-- begin LISTING --

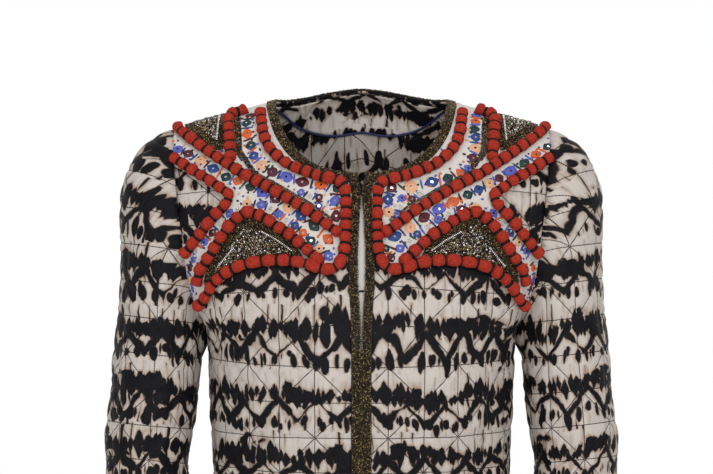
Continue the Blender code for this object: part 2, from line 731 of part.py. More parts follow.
def mitre(cut, numbers, rows, to_sleeve):
    """Sets the mitres of these armhole points. A body piece's two end ones also stand clear of
    the next piece along the armhole."""
    for k, (n, t) in enumerate(zip(numbers, rows)):
        start, out, aside = mitre_of(float(t))
        if not to_sleeve and k in (0, len(rows) - 1):
            beside = rows[1] if k == 0 else rows[-2]
            start = start + unit(armhole(beside) - start) * SEAM / 2
        cut.mitres[n] = (start, out, aside if to_sleeve else -aside)


def front():
    """The left front with everything that lies on it."""
    cut = Cut(body_cloth)
    seam = cut.add([(u, SEAM_V) for u in SEAM_U])
    arm = [seam[-1]] + cut.add([(edge_length(t), down_at(t)) for t in ARMHOLE_FRONT[1:]])
    side = [arm[-1]] + cut.add([(edge_length(t), down_at(t)) for t in SIDE[1:]])
    hem_u = np.linspace(edge_length(9), gap_at(DOWN[-1]) + TRIM_WIDTH, 7)[1:]
    hem = cut.add([(u, DOWN[-1]) for u in hem_u] + [(gap_at(DOWN[-1]), DOWN[-1])])
    edge = cut.add([(gap_at(v), v) for v in EDGE_V[-2::-1]])
    neck = spaced([(0.088, SEAM_V), (0.088, SEAM_V / 2)] + NECKLINE, 0.012)[::-1][:-1]
    neck[0] = (gap_at(neck[0, 1]), neck[0, 1])
    rim = cut.add(neck)
    outline = seam + arm[1:] + side[1:] + hem + edge + rim
    mitre(cut, arm, ARMHOLE_FRONT, False)

    trim_v = EDGE_V[-2::-1]
    inner = cut.add([(gap_at(v) + TRIM_WIDTH, v) for v in trim_v])
    neck_trim = beside(neck, TRIM_WIDTH)
    curve = cut.add(neck_trim[neck_trim[:, 0] > TRIM_WIDTH + 0.008])
    trim_line = cut.line([hem[-2]] + inner + curve + [seam[1]])
    border = [cut.flat[n] for n in outline]
    trim_region = np.vstack([trim_line, [border[outline.index(n)] for n in
                                         [seam[0]] + rim[::-1] + edge[::-1] + [hem[-1]]]])

    start = inner[len(trim_v) - 5]
    low = cut.add(spaced(YOKE_LOWER, 0.013))
    notch = cut.add(spaced(YOKE_NOTCH, 0.013))
    lower_line = cut.line([start] + low + [arm[13]])
    notch_line = cut.line([arm[10]] + notch + [arm[6]])
    above = [cut.flat[n] for n in inner[len(trim_v) - 4:] + curve + seam[1:]]
    down_arm = [cut.flat[n] for n in arm[1:7]]
    yoke_region = np.vstack([
        lower_line,
        [cut.flat[n] for n in (arm[12], arm[11])],
        notch_line,
        down_arm[-2::-1],
        above[::-1],
    ])
    beads = {}
    for name, points in (("upper", BEADS_UPPER), ("lower", BEADS_LOWER)):
        numbers = cut.add(points)
        beads[name] = cut.line(numbers + numbers[:1])[:-1]
    cut.lay(outline, QUILT_FRONT, [yoke_region])
    cut.settle()

    top = WALL / 2
    trim = cut.within(trim_region)
    yoke = cut.within(yoke_region)
    covered = set(trim) | set(yoke)
    open_cloth = [t for t in cut.triangles if t not in covered]
    pair(cut.solid("front_left", cut.triangles, -top, top, SEAM / 2, open_cloth), "quilted silk")
    trim_piece = cut.solid("edge_trim_left", trim, top + LAY, top + LAY + TRIM_HIGH, SEAM)
    pair(trim_piece, "bronze beads")
    yoke_top = top + LAY + YOKE_THICK
    yoke_piece = cut.solid("yoke_left", yoke, top + LAY, yoke_top, SEAM)
    pair(yoke_piece, "yoke cotton")
    for name, polygon in beads.items():
        low_z = yoke_top + LAY
        piece = cut.solid(f"bead_panel_{name}_left", cut.within(polygon), low_z, low_z + BEADS_HIGH, 0)
        pair(piece, "silver beads")
    return yoke_piece


def ground_of(obj):
    return BVHTree.FromPolygons(
        [v.co for v in obj.data.vertices], [tuple(p.vertices) for p in obj.data.polygons]
    )


def laid_cord(name, place, line, ground, radii, height, away=1):
    """A cord that lies along a line of the flat cloth, on the faces of the piece below it. Away
    is 1 on the outside of the cloth and -1 on its inside."""
    line = np.asarray(line)
    points = place(line)
    out = normals_of(place, line) * away
    heading = unit(np.gradient(points, axis=0))
    aside = unit(np.cross(heading, out))
    rings = []
    for k, radius in enumerate(radii):
        heights = []
        for near in (-0.5, -0.25, 0, 0.25, 0.5):
            beside = points[min(max(k + (1 if near > 0 else -1), 0), len(radii) - 1)]
            around = points[k] + (beside - points[k]) * abs(near)
            for share in (-0.6, -0.3, 0, 0.3, 0.6):
                above = around + aside[k] * radius * share + out[k] * 0.03
                hit = ground.ray_cast(Vector(above), Vector(-out[k]), 0.06)[0]
                if hit is not None:
                    heights.append((np.array(hit) - points[k]) @ out[k])
        base = points[k] + out[k] * (max(heights) + 0.0005)
        tall = out[k] * radius * height
        rings.append([
            base - aside[k] * radius * 0.6,
            base + aside[k] * radius * 0.6,
            base + aside[k] * radius + tall * 0.5,
            base + aside[k] * radius * 0.55 + tall,
            base - aside[k] * radius * 0.55 + tall,
            base - aside[k] * radius + tall * 0.5,
        ])
    corners = [corner for section in rings for corner in section]
    faces = []
    for k in range(len(rings) - 1):
        for c in range(6):
            d = (c + 1) % 6
            faces.append((6 * k + c, 6 * k + d, 6 * k + 6 + d, 6 * k + 6 + c))
    faces.append(tuple(range(5, -1, -1)))
    faces.append(tuple(len(corners) - 6 + c for c in range(6)))
    return make(name, corners, faces)


def cords(yoke_piece):
    """The bobbled cords of the left side, on the yoke."""
    ground = ground_of(yoke_piece)
    for name, points in CORDS.items():
        fine = spaced(points, 0.002)
        run = np.linalg.norm(np.diff(body_cloth(fine), axis=0), axis=1)
        run = np.concatenate([[0], np.cumsum(run)])
        count = round(run[-1] / BOBBLE)
        at = np.linspace(0, run[-1], 2 * count + 1)
        line = np.stack([np.interp(at, run, column) for column in fine.T], axis=1)
        radii = np.where(np.arange(len(at)) % 2, CORD_RADIUS, CORD_RADIUS * CORD_WAIST)
        piece = laid_cord(f"{name}_left", body_cloth, line, ground, radii, 1.75)
        pair(piece, "red cord")


def both_sides(points):
    """The points of one side, and before them those of the other, meeting on the middle plane."""
    points = np.asarray(points)
    return np.vstack([points * (-1, 1), points[-2::-1]])


def back():
    """The back, its neck trim, and the facing inside its neck."""
    cut = Cut(body_cloth)
    left = [(u, SEAM_V) for u in SEAM_U]
    arm_flat = [(edge_length(t), down_at(t)) for t in ARMHOLE_BACK[-2::-1]]
    side_flat = [(edge_length(t), down_at(t)) for t in -SIDE[1:]]
    seam = cut.add(left)
    arm = [seam[-1]] + cut.add(arm_flat)
    side = cut.add(side_flat)
    hem_end = edge_length(-9)
    hem = cut.add([(u, DOWN[0]) for u in np.linspace(hem_end, -hem_end, 13)[1:-1]])
    other_side = cut.add([(-u, v) for u, v in side_flat[::-1]])
    other_arm = cut.add([(-u, v) for u, v in arm_flat[::-1]])
    other_seam = cut.add([(-u, v) for u, v in left[::-1]])
    neck_half = spaced([(0.088, SEAM_V)] + BACK_NECK, 0.0125)[1:]
    neck = cut.add(both_sides(neck_half))
    outline = seam + arm[1:] + side + hem + other_side + other_arm + other_seam + neck
    rows = ARMHOLE_BACK[::-1]
    mitre(cut, arm, rows, False)
    for n, m in zip(arm, [other_seam[0]] + other_arm[::-1]):
        start, out, aside = cut.mitres[n]
        flip = np.array([-1.0, 1, 1])
        cut.mitres[m] = (start * flip, out * flip, aside * flip)

    trim_half = beside(np.vstack([[(0.088, SEAM_V)], neck_half]), TRIM_WIDTH)[1:]
    trim_half[-1, 0] = 0.0
    trim_numbers = cut.add(both_sides(trim_half))
    trim_line = cut.line([other_seam[-2]] + trim_numbers + [seam[1]])
    trim_region = np.vstack([trim_line, [cut.flat[n] for n in [seam[0]] + neck[::-1] + [other_seam[-1]]]])
    facing_numbers = cut.add(both_sides(spaced(FACING_EDGE, 0.015)))
    facing_line = cut.line([other_seam[-2]] + facing_numbers + [seam[1]])
    facing_region = np.vstack([facing_line, trim_region[len(trim_line):]])
    cut.lay(outline, QUILT_BACK, [])
    cut.settle()

    top = WALL / 2
    trim = cut.within(trim_region)
    covered = set(trim)
    open_cloth = [t for t in cut.triangles if t not in covered]
    piece = cut.solid("back", cut.triangles, -top, top, SEAM / 2, open_cloth)
    finish(piece, "quilted silk")
    finish(cut.solid("back_neck_trim", trim, top + LAY, top + LAY + TRIM_HIGH, SEAM), "bronze beads")
    facing = cut.within(facing_region)
    under = -top - LAY
    finish(cut.solid("neck_facing", facing, under - FACING_THICK, under, SEAM), "quilted silk")

    below = beside(facing_line, -PIPING_RADIUS - SEAM * 2)
    line = spaced(below[1:-1], 0.0155)
    radii = np.full(len(line), PIPING_RADIUS)
    finish(laid_cord("facing_piping", body_cloth, line, ground_of(piece), radii, 1.5, -1), "navy binding")


def sleeve():
    """The left sleeve, a tube with its seam under the arm."""
    cut = Cut(sleeve_cloth)
    rows = np.concatenate([ARMHOLE_BACK[:-1], ARMHOLE_FRONT])
    angles = np.interp(rows, LOOP_T, LOOP_ANGLE)
    flat_cap = [(-angle * girth(0.0) / (2 * np.pi), -cap_length(angle)) for angle in angles]
    top = cut.add(flat_cap)
    levels = np.concatenate([[0.0], np.linspace(0, CUFF, 13)[1:]])
    ahead = cut.add([(-girth(v) / 2, v) for v in levels])
    cuff = cut.add([(u, CUFF) for u in np.linspace(-girth(CUFF) / 2, girth(CUFF) / 2, 9)[1:-1]])
    behind = cut.add([(girth(v) / 2, v) for v in levels[::-1]])
    outline = top + ahead + cuff + behind
    mitre(cut, top, rows, True)
    cut.line(cut.add([(u, v + HEAD_ROW) for u, v in flat_cap[2:-2]]))
    cut.lay(outline, QUILT_SLEEVE, [])
    cut.welded = dict(zip([top[-1]] + ahead, [top[0]] + behind[::-1]))
    cut.settle()
    pair(cut.solid("sleeve_left", cut.triangles, -WALL / 2, WALL / 2, SEAM / 2, cut.triangles),
         "quilted silk")


cords(front())
back()
sleeve()
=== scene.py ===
# %% [markdown]
# # A quilted jacket with a mirror-work yoke
# The packed CAD model is the fixed frame of this scene. It holds every cut piece as a plain solid.
# This lesson covers each solid with the cloth, cord, stitches, beads and mirrors that the real
# jacket has. All the cloth is laid out flat first, as a tailor does, and then put in its place, so
# that quilting, print and embroidery follow the weave and not the room.

import bpy
import numpy as np
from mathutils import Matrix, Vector
from mathutils.geometry import delaunay_2d_cdt


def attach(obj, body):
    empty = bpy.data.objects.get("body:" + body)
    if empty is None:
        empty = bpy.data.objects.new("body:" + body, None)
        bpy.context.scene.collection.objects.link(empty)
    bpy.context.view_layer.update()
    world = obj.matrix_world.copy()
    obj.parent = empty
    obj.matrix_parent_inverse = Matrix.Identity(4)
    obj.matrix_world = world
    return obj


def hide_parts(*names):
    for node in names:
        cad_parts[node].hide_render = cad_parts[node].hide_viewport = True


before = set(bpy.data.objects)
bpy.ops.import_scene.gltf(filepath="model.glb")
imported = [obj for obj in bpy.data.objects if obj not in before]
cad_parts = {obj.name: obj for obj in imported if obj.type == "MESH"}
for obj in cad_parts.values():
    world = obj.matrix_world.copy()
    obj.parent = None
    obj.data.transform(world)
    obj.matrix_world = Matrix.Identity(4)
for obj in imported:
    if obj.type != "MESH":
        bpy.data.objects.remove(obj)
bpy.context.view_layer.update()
print("CAD nodes:", len(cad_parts))

# %% [markdown]
# ## The cut cloth and where it goes
# A garment is a few flat pieces bent to a body. One way to model it is to sculpt the bent form.
# Here two functions bend it instead: each takes a place on the flat cloth, u out from the middle
# and v down from the shoulder, in metres, and gives the point in space. The tables are those of
# the CAD source, with the front gap and some of the cord lines moved by a few millimetres, so what
# is made from them lies on the CAD pieces.

# %% Sizes of the cloth
WALL = 0.0016  # the quilted silk
GAP = 0.0003  # between layers that touch
QUILT = 0.0362  # a square of the quilting, and one of its crossings on each piece
QUILT_FRONT = (0.0262, 0.2145)
QUILT_BACK = (0.0181, -0.2205)
QUILT_SLEEVE = (0.0425, 0.0)
TRIM_WIDTH = 0.0085  # the beaded edging
SHOULDER_ROW = -0.6  # the shoulder seam lies a little behind the ridge
CORD_RADIUS = 0.0062
BOBBLE = 0.0119  # a bobble's length along its cord, and on the lower run
LONG_BOBBLE = 0.0150
print("quilting squares of", QUILT, "m, bobbles every", BOBBLE, "m")

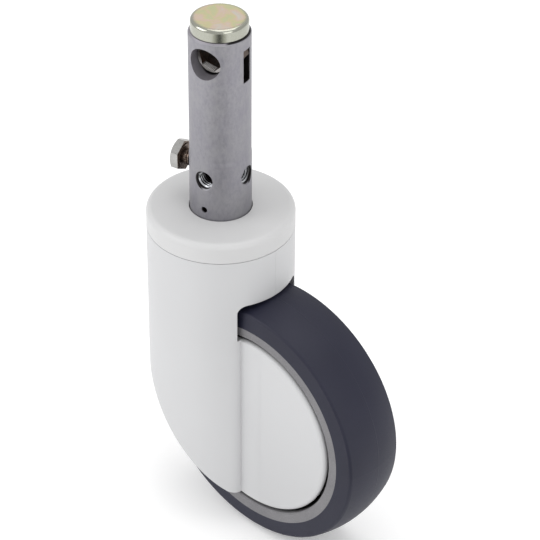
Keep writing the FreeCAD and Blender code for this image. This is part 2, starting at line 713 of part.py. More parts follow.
def axle_clips():
    clips = []
    for side in (-1, 1):
        near, far = side * LEG_OUT, side * (LEG_OUT + 0.8)
        ring = cross_cylinder(8.2, near, far).cut(cross_cylinder(4.9, near, far))
        clips.append(ring.cut(box((WHEEL_X - 2, WHEEL_X + 2), (near, far), (WHEEL_Z, 0))))
    return clips


def axle_washers():
    return [
        cross_cylinder(8.0, side * HUB_HALF, side * LEG_IN).cut(
            cross_cylinder(AXLE_R, side * HUB_HALF, side * LEG_IN)
        )
        for side in (-1, 1)
    ]


def wheel_bearing_spacer():
    return cross_cylinder(8.0, -1.4, 1.4).cut(cross_cylinder(AXLE_R, -1.4, 1.4))


# The brake lever hangs on a pin in front of the swivel axis, and the rod presses on its button.


def brake_lever():
    bar = box((LEVER_X, 3), (-LEVER_HALF, LEVER_HALF), (-40.0, -36.4))
    eye = cross_cylinder(4.6, -LEVER_HALF, LEVER_HALF, LEVER_X, LEVER_Z)
    button = Part.makeCone(4.0, 1.6, 1.1, V(0, 0, -36.4))
    toe = prism_xz([(-17, -40), (-9, -40), (-9, -46), (-12, -46)], -LEVER_HALF, LEVER_HALF)
    lever = joined([bar, eye, button, toe])
    lever = lever.cut(cross_cylinder(LEVER_PIN_R + 0.05, -20, 20, LEVER_X, LEVER_Z))
    notch = box((LEVER_X - 6, LEVER_X + 7), (-4.2, 4.2), (LEVER_Z - 6, LEVER_Z + 6))
    under_bar = box((LEVER_X + 3, -8.5), (-4.2, 4.2), (-47, -40))
    return lever.cut(notch).cut(under_bar)


def brake_shoe():
    """Shaped against the tread with the lever pressed, and then swung back to rest."""
    back = box((-9, 2.6), (-8, 8), (-60, -39))
    shoe = back.cut(cross_cylinder(WHEEL_R + SHOE_GAP, -20, 20))
    shoe.rotate(V(LEVER_X, 0, LEVER_Z), Y, -LEVER_ANGLE)
    return shoe.common(box((-8.9, 3), (-8, 8), (-60, -40)))


def lever_pin():
    return cross_cylinder(LEVER_PIN_R, -14, 14, LEVER_X, LEVER_Z)


def lever_spring():
    """A torsion spring about the lever's pin: its coil, a leg on the fork and a leg on the lever."""
    wire_r = 0.6
    coil_r = LEVER_PIN_R + 0.9
    ring = coil(coil_r, wire_r, -3.6, 3.6, 5)
    ring.rotate(V(0, 0, 0), X, -90)
    ring.translate(V(LEVER_X, 0, LEVER_Z))
    ends = 3.6 - wire_r
    fork_leg = Part.makeCylinder(wire_r, 5.9, V(LEVER_X, ends, LEVER_Z + coil_r), V(-0.9, 0, 0.42))
    lever_leg = Part.makeCylinder(wire_r, 10, V(LEVER_X, -ends, LEVER_Z - coil_r), V(1, 0, -0.21))
    return joined([ring, fork_leg, lever_leg])


def build():
    os.makedirs("parts", exist_ok=True)
    save("stem_tube", turned(stem_tube()))
    save("end_plug", end_plug())
    save("fixing_bolt", turned(fixing_bolt()))
    save("rod_guide_pin", turned(rod_guide_pin()))
    bearings_end = SHOULDER_Z - 2 * SWIVEL_BEARING_W - SWIVEL_SPACER_W
    save("stem_circlip", split_ring(14.4, JOURNAL_R - 0.8, bearings_end - 1.1, bearings_end, 4))
    save("spring_seat", spring_seat())
    save("spring_seat_circlip", split_ring(SEAT_R, 7.0, SEAT_LOW - 1.1, SEAT_LOW, 4))
    save("rod_return_spring", rod_return_spring())
    save("lock_cam", turned(lock_cam()))
    save("hex_sleeve", turned(hex_sleeve()))
    save("sleeve_clip", turned(sleeve_clip()))
    save("push_rod", turned(push_rod()))
    save("lock_disc", lock_disc())
    save("rod_nut", rod_nut())
    swivel_bearings()
    save("fork_frame", fork_frame())
    save("right_housing", housing_half(-1))
    save("left_housing", housing_half(1))
    save("top_cover", top_cover())
    save("head_circlip", split_ring(HEAD_BORE_R + 0.9, 19.0, -4.5, -3.3, 5))
    save("bearing_seal", bearing_seal())
    save("lock_ring", lock_ring())
    save("housing_screws", housing_screws())
    save("lever_pin", lever_pin())
    save("brake_lever", brake_lever())
    save("brake_shoe", brake_shoe())
    save("lever_spring", lever_spring())
    save("tyre", tyre())
    save("wheel_rim", wheel_rim())
    wheel_bearings()
    save("wheel_bearing_spacer", wheel_bearing_spacer())
    save("axle", axle())
    save("axle_clips", axle_clips())
    save("axle_washers", axle_washers())


build()
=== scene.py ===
import json
from math import copysign, cos, pi, radians, sin, tau

import bmesh
import bpy
from mathutils import Matrix, Vector


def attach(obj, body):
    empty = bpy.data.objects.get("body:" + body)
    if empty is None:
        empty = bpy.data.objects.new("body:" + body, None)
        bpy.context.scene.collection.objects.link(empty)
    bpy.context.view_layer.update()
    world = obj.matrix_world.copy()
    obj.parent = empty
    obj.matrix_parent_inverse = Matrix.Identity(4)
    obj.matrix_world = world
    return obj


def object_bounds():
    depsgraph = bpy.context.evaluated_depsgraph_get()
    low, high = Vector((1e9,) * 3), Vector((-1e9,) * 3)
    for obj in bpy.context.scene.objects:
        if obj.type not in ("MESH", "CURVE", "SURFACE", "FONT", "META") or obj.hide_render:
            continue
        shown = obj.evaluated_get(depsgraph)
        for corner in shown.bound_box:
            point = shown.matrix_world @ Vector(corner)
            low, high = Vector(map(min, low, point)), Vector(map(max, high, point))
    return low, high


MM = 0.001
STEM_TURN = radians(12)  # the stem's cross holes stand this far round from the fork
HOOD_INNER_R = 31.0 * MM
RIM_INNER_R = 46.75 * MM
WHEEL_X, WHEEL_Z = 34.5 * MM, -97.5 * MM
CAM_Z, SOCKET_HALF, SLEEVE_END = 78.75 * MM, 5.5 * MM, 7.0 * MM
FLAT_ANGLE = radians(-106)  # the socket's flat that catches the light, from the stem's side axis
THREAD_Z, THREAD_R, THREAD_CORE_R, THREAD_PITCH = 19.8 * MM, 4.0 * MM, 3.35 * MM, 1.25 * MM
THREAD_FROM, THREAD_TO, BOLT_THREAD_TO = 5.4 * MM, 13.1 * MM, 17.95 * MM


def band(start, full):
    """Where a look starts and where it is full, in metres, from millimetres."""
    return start * MM, full * MM


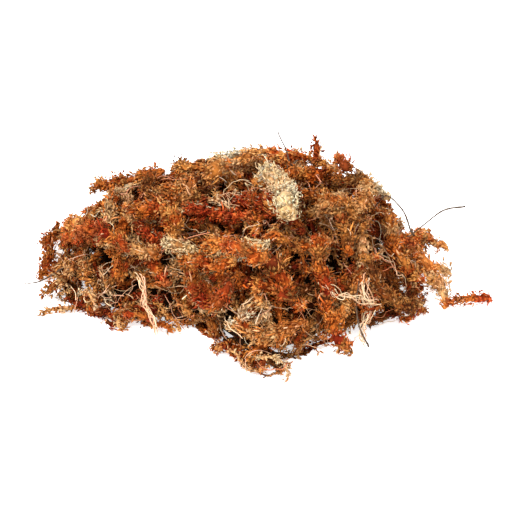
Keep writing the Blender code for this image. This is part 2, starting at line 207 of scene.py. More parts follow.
# The backing of the matted middle is drawn in, painted near-black as the shade inside the heap, and
# has small leaves painted dark as shade too. Their half width is a share of their length.
BACKING_SCALE = (0.87, 0.87, 0.84)
BACKING_COLOURS = ("umber", "russet", "rust")
BACKING_LEAVES = 9000
BACKING_LEAF_OUT = 0.5
BACKING_LEAF_LENGTH = (1.5 * MM, 4.0 * MM)
BACKING_LEAF_HALF_WIDTH = 0.25
BACKING_LEAF_PAINTED_SHADE = 0.45

# Places on the surface, none where it faces down, and lines that wander over it.
UNDERSIDE = -0.7
CANDIDATES = 8
STEP = 3 * MM
LEAST_STEP = 0.3 * STEP
FIRST_TURN = 0.16
TURN_KEPT = 0.8
TURN_NOISE = 0.10
OUT_KEPT = 0.6
SMOOTHINGS = 2

# Layers of leafy stems over the matted middle. For each: how many stems, how high above the surface,
# their radius, the shares of their colours, their brightness (painted shade: darker the deeper or lower
# the layer lies, lighter for the strands on top) and how full of branchlets they are.
MOST_RUST = {"rust": 0.38, "umber": 0.27, "russet": 0.19, "ochre": 0.16}
MIXED = {"rust": 0.38, "ochre": 0.26, "straw": 0.11, "russet": 0.16, "umber": 0.09}
PALE = {"straw": 0.38, "ochre": 0.40, "rust": 0.22}
LAYERS = {
    "deep": (150, 0.0, (3.0 * MM, 4.4 * MM), MOST_RUST, 0.5, 0.7),
    "rim": (60, 1.0 * MM, (2.6 * MM, 4.0 * MM), MOST_RUST, 0.8, 0.8),
    "top": (160, 2.6 * MM, (3.0 * MM, 4.6 * MM), MIXED, 1.0, 0.95),
    "strands": (120, 4.4 * MM, (1.1 * MM, 2.0 * MM), PALE, 1.1, 1.0),
}
LAYER_STEPS = (6, 15)
RIM_HEIGHT = 16 * MM
SWELL_PHASES = (0.5, 2.5)
SWELL_CURVE = 0.5

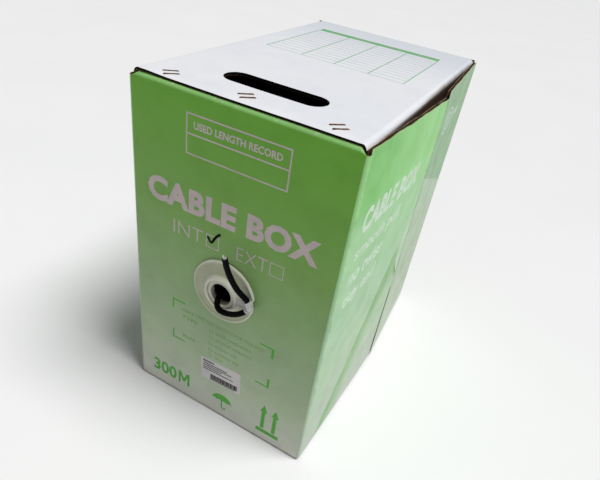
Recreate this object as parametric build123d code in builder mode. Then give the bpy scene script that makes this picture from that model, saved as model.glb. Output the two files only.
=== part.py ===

-- end LISTING --

# AIM OF THE TASK
Within the material above, extract exactly the lines that start at the line containing "-4.5, -3.3, 5))" and stop after the line containing "return low, high", and only those.

# OUTPUT FOR THIS EXERCISE
    save("head_circlip", split_ring(HEAD_BORE_R + 0.9, 19.0, -4.5, -3.3, 5))
    save("bearing_seal", bearing_seal())
    save("lock_ring", lock_ring())
    save("housing_screws", housing_screws())
    save("lever_pin", lever_pin())
    save("brake_lever", brake_lever())
    save("brake_shoe", brake_shoe())
    save("lever_spring", lever_spring())
    save("tyre", tyre())
    save("wheel_rim", wheel_rim())
    wheel_bearings()
    save("wheel_bearing_spacer", wheel_bearing_spacer())
    save("axle", axle())
    save("axle_clips", axle_clips())
    save("axle_washers", axle_washers())


build()
=== scene.py ===
import json
from math import copysign, cos, pi, radians, sin, tau

import bmesh
import bpy
from mathutils import Matrix, Vector


def attach(obj, body):
    empty = bpy.data.objects.get("body:" + body)
    if empty is None:
        empty = bpy.data.objects.new("body:" + body, None)
        bpy.context.scene.collection.objects.link(empty)
    bpy.context.view_layer.update()
    world = obj.matrix_world.copy()
    obj.parent = empty
    obj.matrix_parent_inverse = Matrix.Identity(4)
    obj.matrix_world = world
    return obj


def object_bounds():
    depsgraph = bpy.context.evaluated_depsgraph_get()
    low, high = Vector((1e9,) * 3), Vector((-1e9,) * 3)
    for obj in bpy.context.scene.objects:
        if obj.type not in ("MESH", "CURVE", "SURFACE", "FONT", "META") or obj.hide_render:
            continue
        shown = obj.evaluated_get(depsgraph)
        for corner in shown.bound_box:
            point = shown.matrix_world @ Vector(corner)
            low, high = Vector(map(min, low, point)), Vector(map(max, high, point))
    return low, high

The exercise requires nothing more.